• EXERCISE BRIEF
Print out the material that follows word for word.

• DATA EXTRACT
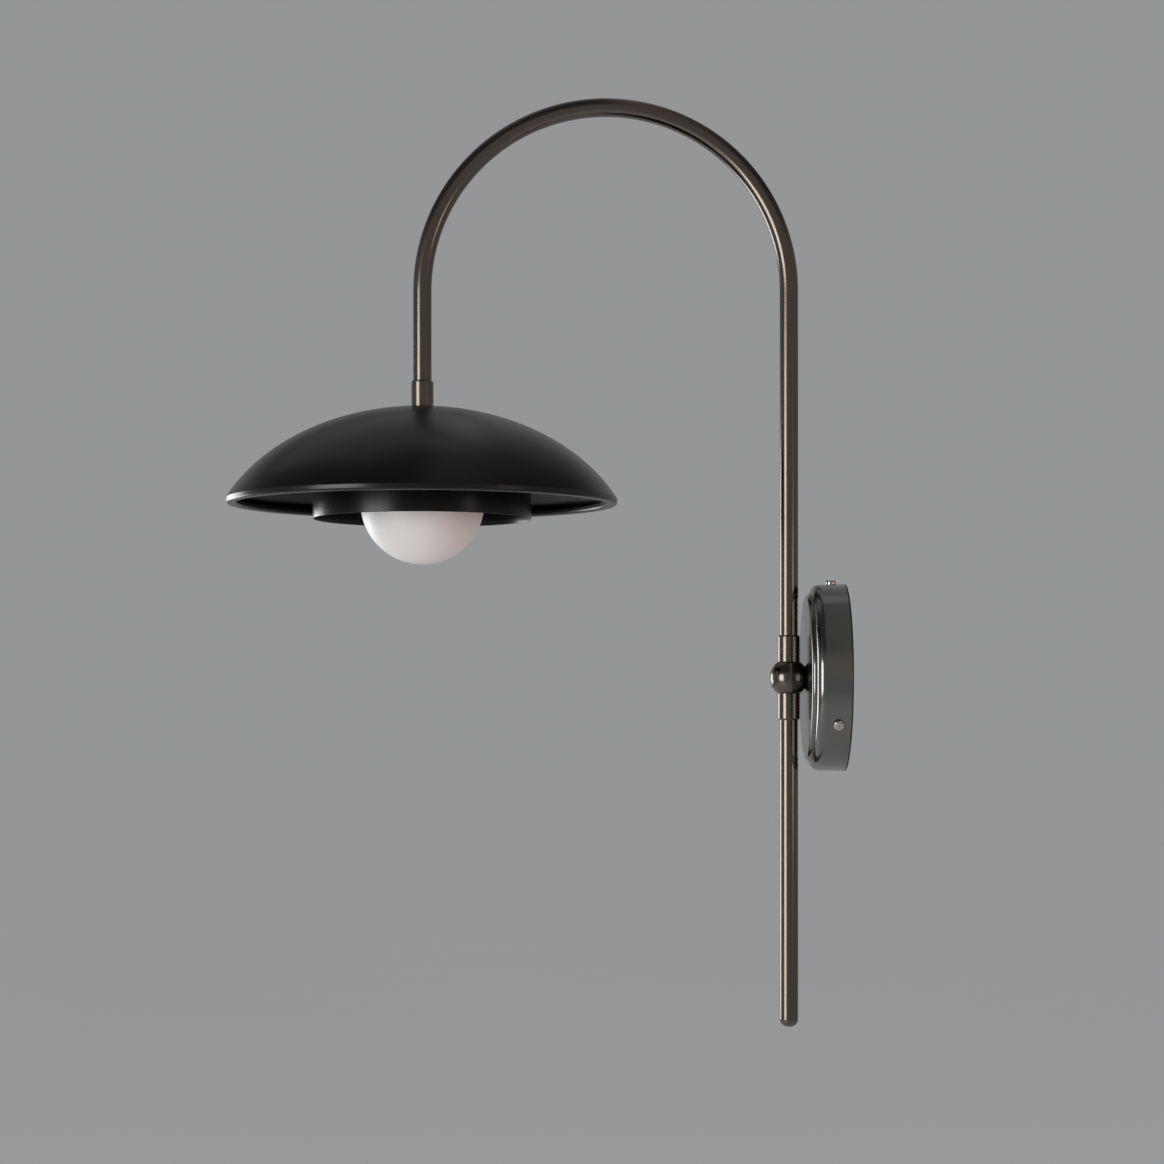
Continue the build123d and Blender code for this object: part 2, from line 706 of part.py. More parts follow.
def holder_screws():
    """Two screws through the strap's legs into the lampholder's sides."""
    seat = holder_radius + strap_gap + strap_thickness
    length = strap_thickness + holder_screw_depth - fit_gap
    screw = pan_screw(holder_screw_head_radius, holder_screw_head, holder_screw_radius, length)
    screws = []
    for turn in (0, 180):
        placed = on_shade(Pos(0, 0, holder_screw_height) * Rot(0, 0, turn) * Pos(seat, 0, 0) * screw)
        screws.append(placed.solid())
    return Compound(children=screws)


def lamp_base():
    """Flat ceramic base of the lamp, with its edges eased."""
    low = lamp_base_top_height - lamp_base_length
    base = Pos(0, 0, low) * Box(lamp_base_depth, lamp_base_width, lamp_base_length, align=FROM_BASE)
    return on_shade(fillet(base.edges().filter_by(Axis.Z), lamp_base_round))


def lamp_pins():
    """Two round pins that stand up from the base into the lampholder."""
    pins = []
    for side in (-1, 1):
        pin = Cylinder(pin_radius, pin_length, align=FROM_BASE)
        pin = fillet(pin.edges().sort_by(Axis.Z)[-1], pin_end_round)
        pins.append(on_shade(Pos(0, side * pin_spacing / 2, lamp_base_top_height) * pin).solid())
    return Compound(children=pins)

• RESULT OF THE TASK
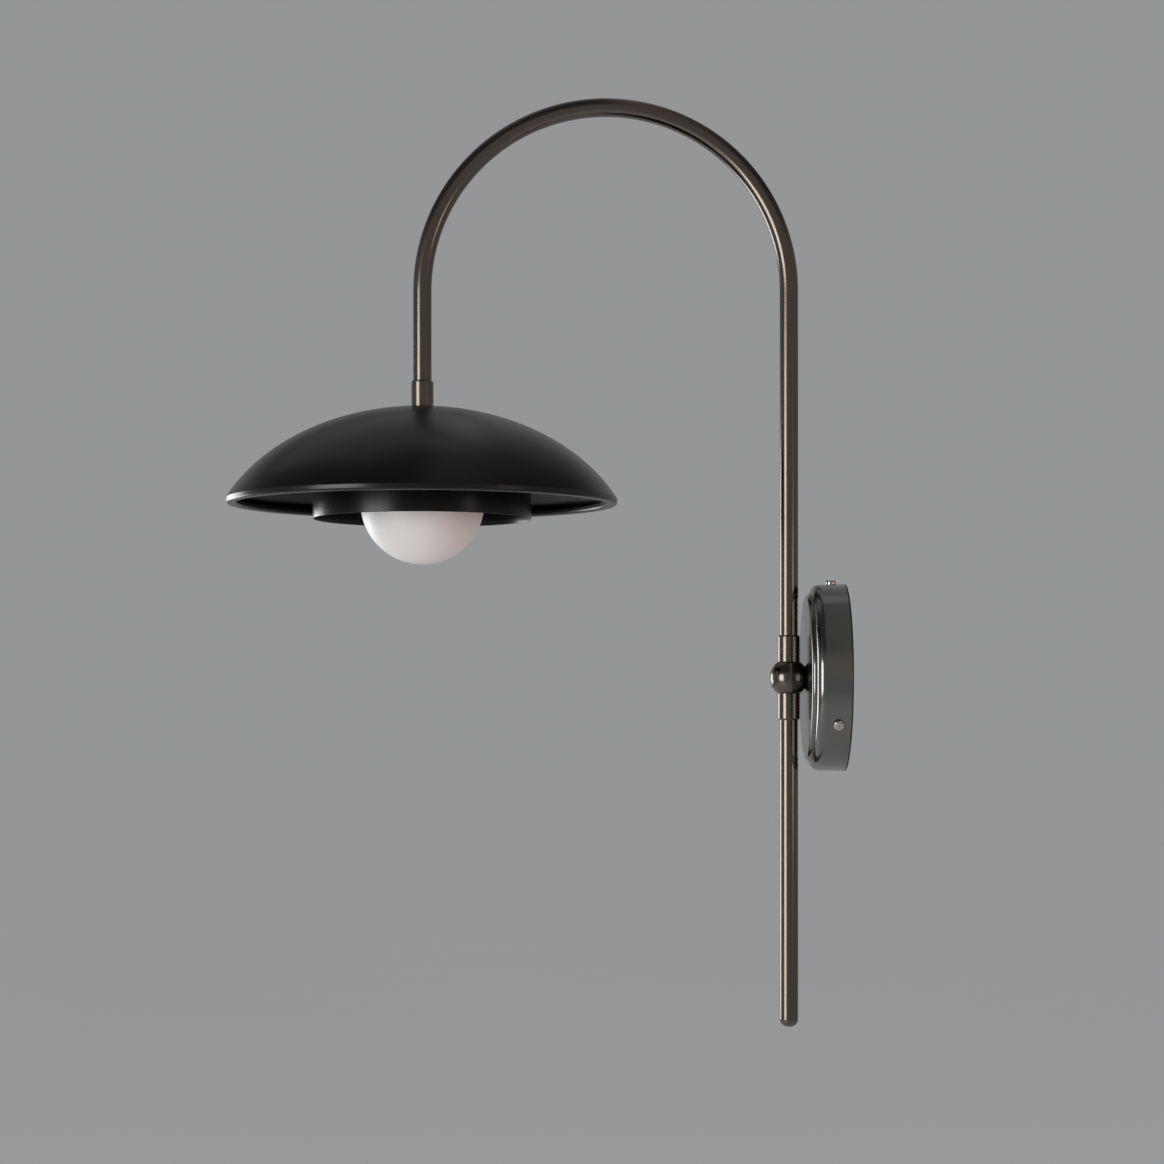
Continue the build123d and Blender code for this object: part 2, from line 706 of part.py. More parts follow.
def holder_screws():
    """Two screws through the strap's legs into the lampholder's sides."""
    seat = holder_radius + strap_gap + strap_thickness
    length = strap_thickness + holder_screw_depth - fit_gap
    screw = pan_screw(holder_screw_head_radius, holder_screw_head, holder_screw_radius, length)
    screws = []
    for turn in (0, 180):
        placed = on_shade(Pos(0, 0, holder_screw_height) * Rot(0, 0, turn) * Pos(seat, 0, 0) * screw)
        screws.append(placed.solid())
    return Compound(children=screws)


def lamp_base():
    """Flat ceramic base of the lamp, with its edges eased."""
    low = lamp_base_top_height - lamp_base_length
    base = Pos(0, 0, low) * Box(lamp_base_depth, lamp_base_width, lamp_base_length, align=FROM_BASE)
    return on_shade(fillet(base.edges().filter_by(Axis.Z), lamp_base_round))


def lamp_pins():
    """Two round pins that stand up from the base into the lampholder."""
    pins = []
    for side in (-1, 1):
        pin = Cylinder(pin_radius, pin_length, align=FROM_BASE)
        pin = fillet(pin.edges().sort_by(Axis.Z)[-1], pin_end_round)
        pins.append(on_shade(Pos(0, side * pin_spacing / 2, lamp_base_top_height) * pin).solid())
    return Compound(children=pins)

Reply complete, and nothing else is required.